Short-term lets 'undermine basic human right to housing'
7 November 2017, 06:24
A Green MSP has launched a campaign to crack down on the rapid growth in short-term lets, claiming they are "starting to undermine the basic human right to housing".
Andy Wightman set up the Homes First drive to tackle home owners offering properties as holiday accommodation through short-term lets.
In Edinburgh, the latest figures show there were at least 5,474 properties available for this type of let in September 2017.
Mr Wightman said: "The rapid rise in short-term lets is starting to undermine the basic human right to housing."
He added: "There is now a staggering number of residential homes that are now effectively being marketed as hotels with no planning permission, no safety regulations and no regard to families living in close proximity to them.
"This adds further pressure on local housing markets, and depriving local councils of income from the non-domestic rates businesses are supposed to pay.
"These are vital funds that could pay for local community facilities and services including schools, libraries and social care. The current system is fundamentally flawed."
The MSP has drawn up a document examining options for regulation and legislation, including Scottish ministers stipulating that planning permission is required for short-term lets in residential property.
A further option is extending the current Landlord Registration scheme to owners of short-term rental properties, which would require them to pass a "fit and proper person" test.

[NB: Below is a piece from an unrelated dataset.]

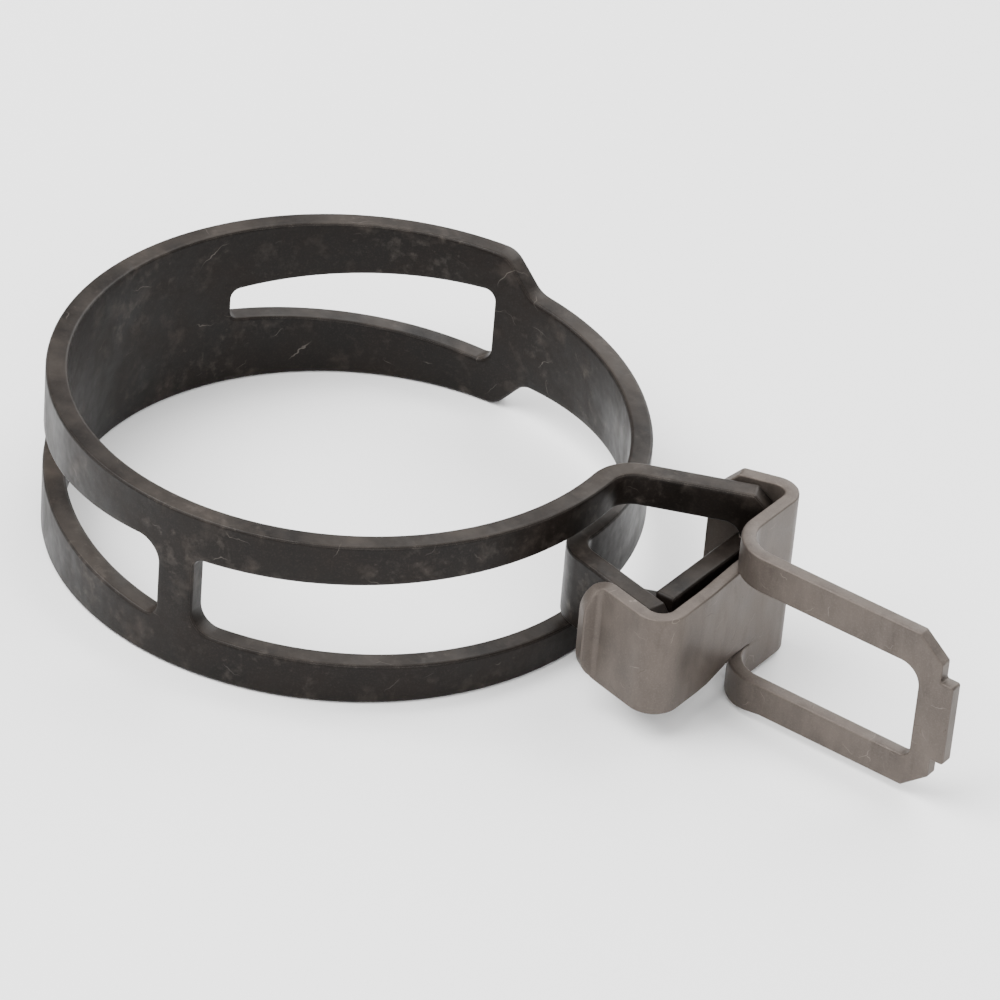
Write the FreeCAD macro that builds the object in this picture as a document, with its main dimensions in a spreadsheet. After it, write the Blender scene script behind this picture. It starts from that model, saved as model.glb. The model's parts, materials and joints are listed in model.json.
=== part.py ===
import FreeCAD, Part
import Sketcher
import math
import os

# A pre-opened spring band clamp. A slotted spring-steel band is held open by a
# bent sheet-steel retaining clip hooked over its two ears.
# Origin: centre of the bore at mid height. +Z is the bore axis, +X the pull direction.
# The band is divided at the middle of each window, where the strip bends most.

driving = [
    ("bore_radius", 23.1, "inside of the band while it is held open"),
    ("band_thickness", 1.85, "spring steel strip"),
    ("band_width", 15.0, "height of the strip along the bore axis"),
    ("flexure_back", 124.7, "azimuth of the middle of the back window, degrees"),
    ("flexure_left", 241.35, "azimuth of the middle of the left window, degrees"),
    ("ear_one_bend", 2.1, "inside radius where the window arm turns out"),
    ("ear_one_azimuth", 4.5, "azimuth where the window arm turns out, degrees"),
    ("ear_one_heading", 23.9, "direction of ear one, degrees"),
    ("ear_one_length", 10.55, "flat length of ear one"),
    ("ear_one_corner", 1.3, "corner cut at the tip of ear one"),
    ("ear_two_bend", 1.6, "inside radius where the tongue turns out"),
    ("ear_two_azimuth", -0.8, "azimuth where the tongue turns out, degrees"),
    ("ear_two_heading", -13.3, "direction of ear two, degrees"),
    ("ear_two_length", 10.27, "flat length of ear two"),
    ("ear_two_corner", 1.7, "corner cut at the tip of ear two"),
    ("tongue_root_half", 4.35, "half width of the tongue at the shoulder"),
    ("tongue_tip_half", 3.3, "half width of the tongue at ear two"),
    ("tongue_even", 45.0, "azimuth past which the tongue keeps its width, degrees"),
    ("shoulder_round", 1.6, "radius of both curves of each shoulder"),
    ("shoulder_slope", 62.0, "steepest slope of a shoulder, degrees"),
    ("shoulder_middle", -1.15, "middle of the shoulders, along X"),
    ("window_wide_half", 3.65, "half height of each window at its wide end"),
    ("window_narrow_high", 1.6, "top of each window at its narrow end"),
    ("back_window_narrow_low", 1.2, "bottom of the back window at its narrow end"),
    ("left_window_narrow_low", 1.6, "bottom of the left window at its narrow end"),
    ("back_window_wide", 95.8, "azimuth of the back window's wide end, degrees"),
    ("back_window_narrow", 153.4, "azimuth of the back window's narrow end, degrees"),
    ("left_window_wide", 270.7, "azimuth of the left window's wide end, degrees"),
    ("left_window_narrow", 212.0, "azimuth of the left window's narrow end, degrees"),
    ("window_corner", 1.2, "corners of the windows and of the slot's closed end"),
    ("slot_start", -81.6, "azimuth of the closed end of the slot, degrees"),
    ("slot_start_half", 3.45, "half height of the slot at its closed end"),
    ("slot_ear_half", 4.5, "half height of the slot at ear one"),
    ("slot_ear_length", 8.4, "slot measured along ear one from the bend"),
    ("slot_ear_corner", 1.3, "corners of the slot's end in ear one"),
    ("stop_half", 3.3, "half width of the stop tab"),
    ("stop_inner", 33.05, "ring side of the stop tab, along X"),
    ("stop_end", -3.2, "free end of the stop tab, along Y"),
    ("stop_bend", 0.5, "inside radius where the stop tab leaves ear one"),
    ("clip_thickness", 1.2, "retaining clip sheet"),
    ("clip_width", 14.9, "retaining clip strip"),
    ("clip_lift", 0.3, "the clip sits this much above the middle"),
    ("plate_inner", 36.3, "face of the clip plate towards the ears, along X"),
    ("leg_heading", 17.0, "direction of the back leg, degrees"),
    ("leg_length", 5.35, "flat length of the back leg"),
    ("leg_corner", 2.3, "corner cut at the end of the back leg"),
    ("leg_bend", 1.0, "inside radius of the back bend"),
    ("leg_bend_middle", 9.12, "centre of the back bend, along Y"),
    ("arm_bend", 2.8, "inside radius where the loop arms turn out"),
    ("arm_bend_middle", 4.6, "centre of the loop bend, along Y"),
    ("loop_low", 7.1, "lower edge of the loop, below the middle of the clip"),
    ("loop_opening_half", 4.3, "half height of the loop opening"),
    ("loop_opening_end", 55.4, "far end of the loop opening, along X"),
    ("loop_opening_corner", 1.3, "corners of the loop opening"),
    ("loop_bar", 57.3, "outer edge of the end bar, along X"),
    ("loop_corner_run", 2.3, "corner cut of the end bar, along X"),
    ("loop_corner_drop", 1.9, "corner cut of the end bar, along Z"),
    ("loop_tab_high", 3.9, "top of the tab on the end bar"),
    ("loop_tab_low", 3.5, "bottom of the tab on the end bar"),
    ("loop_tab_end", 58.5, "outer edge of the tab, along X"),
    ("hook_half", 4.53, "half width of the lanced tongue and its hook"),
    ("hook_drop", 0.65, "the hook droops this much below the middle of the clip"),
    ("hook_bend", 1.2, "inside radius of the hook"),
    ("hook_bend_middle", -5.4, "centre of the hook bend, along Y"),
    ("hook_leg", 4.0, "flat length of the hook leg"),
    ("hook_flare_bend", 0.5, "inside radius of the flared end"),
    ("hook_flare_turn", 70.0, "turn of the flared end, degrees"),
    ("hook_flare_length", 0.9, "straight part of the flared end"),
    ("hook_corner", 2.3, "corner rounding at the end of the hook"),
]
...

Mr Wightman has set up a campaign website and is encouraging people to share their experiences.
A Scottish Government spokesman said: "The short-term rental market is currently being considered by the Scottish Expert Advisory Panel on the Collaborative Economy.
"The panel, set up in April 2017, will examine how other cities and nations across the world are reacting to the rise in the short-term rental market.
"It is due to provide advice and expertise and make recommendations to ministers on how Scotland can position itself to take advantage of the opportunities of the collaborative economy, a quickly evolving and growing part of our society and one that requires careful consideration by the end of the year."